Historically, the burden of proof has typically rested with the party initiating the complaint. For parents seeking to challenge an IEP, this meant they had to gather evidence, expert testimony, and legal arguments to prove that the school district’s proposed plan was not appropriate. This often involved demonstrating how the plan failed to meet the student’s unique needs, violated IDEA regulations, or did not provide a Free Appropriate Public Education (FAPE).
The Impact of Shifting the Burden
The implications of HB 342, if it becomes law, could be far-reaching. By shifting the burden of proof, the legislation aims to:
- Enhance Parental Advocacy: Parents would be empowered to focus more on presenting their child’s needs and collaborating with the district, rather than bearing the primary responsibility for proving the district’s errors.
- Increase District Diligence: School districts would have a heightened incentive to meticulously develop, document, and defend their IEPs, knowing they will be required to present a compelling case for their appropriateness.
- Promote Transparency and Accountability: The process would become more transparent, with districts being required to openly justify their decisions, leading to greater accountability for the quality of special education services provided.
- Potential for More Equitable Outcomes: With districts actively justifying their plans, there is a greater likelihood that the educational needs of students with disabilities will be more effectively addressed, leading to improved academic and developmental outcomes.

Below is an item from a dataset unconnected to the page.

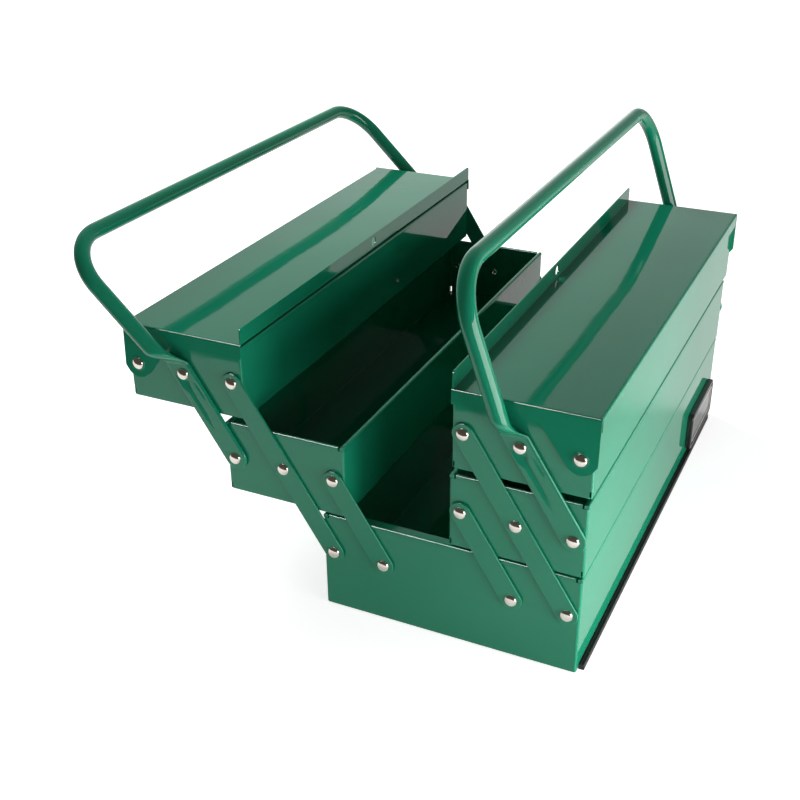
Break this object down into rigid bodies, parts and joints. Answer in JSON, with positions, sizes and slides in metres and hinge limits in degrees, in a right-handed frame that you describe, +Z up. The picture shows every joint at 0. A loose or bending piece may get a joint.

While concerns about increased litigation are valid, proponents argue that the long-term benefits of a more equitable and accountable system outweigh the potential short-term costs. The experience of other states suggests that the initial increase in hearings may be a temporary adjustment period, ultimately leading to a more robust and fair process for all stakeholders. The ultimate success of HB 342 will depend on its implementation and the willingness of both school districts and parents to engage constructively within the revised framework.